Nestled in the Alpine commune of Chautagne in the Savoie, in between forests and fields of grazing cattle, lies the six hectares of Domaine Curtet on two separate parcels. Here, they biodynamically farm their vines of Mondeuse, Gamay, Pinot Noir, Altesse, Jacquère and Mondeuse Blanche. They make natural wines, and are experimenting with new vessels; their cellar is now lined with concrete hexagonal tanks and round concrete eggs.
"There are so many parts to the forest. A vineyard is a monoculture, but by using machinery as little as possible, and so disturbing the soil as little as possible, this is our way of trying, and I emphasise trying, to work towards the balance of the forest where all life exists, where balance exists inherently."
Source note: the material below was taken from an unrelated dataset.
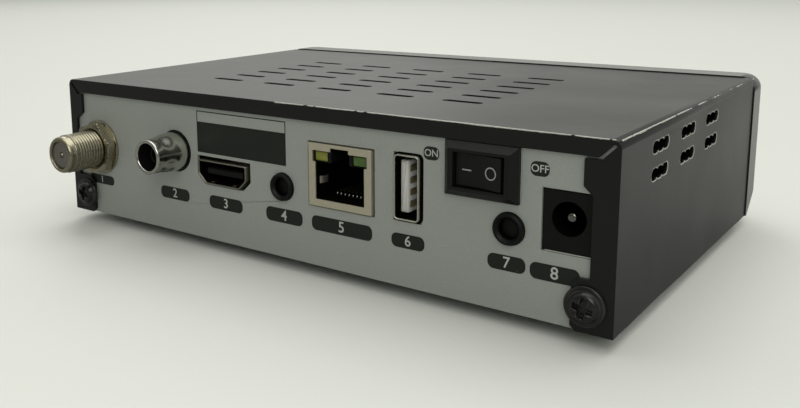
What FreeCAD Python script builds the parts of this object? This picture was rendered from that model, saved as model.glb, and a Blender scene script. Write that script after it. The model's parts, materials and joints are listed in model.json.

People: Marie & Florian Curtet
Place: Chautagne, Curtet
Varieties: Mondeuse, Gamay, Pinot Noir, Altesse, Jacquère, Gringet, Molette and Mondeuse Blanche
Wines: Click here
Did You Know? The duo took over the domaine from Jacques Maillet, who retired in 2016. Jacques had contracted cancer in the early 1990s, which was attributed to the various chemicals he had been handling at the estate where he worked at the time. He fought back from the disease and was given a second shot at life, and as such was determined to find a way to work that did not involve chemicals. This led him to discover biodynamics, and thus his estate was managed “Autrement” (French for “a different way”). This remains the name of two of the Curtets’ cuvées, as a nod to the history of the estate and to the shared notion of working in this way.
Marie and Florian work without chemicals, biodynamically, according to traditional preparations, as well as harvesting the diverse plants that grow locally to create teas. They spray these on the vines, with the belief that these local native plants provide natural support to the immune system of the vineyard. It is windy here, which helps them to work naturally. The wind works like nature’s own hair dryer, minimising disease pressure.
The vineyard is nestled against a forest. This is of great importance to them as they believe that the life and energy that dwells within the forest can aid the vineyard in defending itself against disease.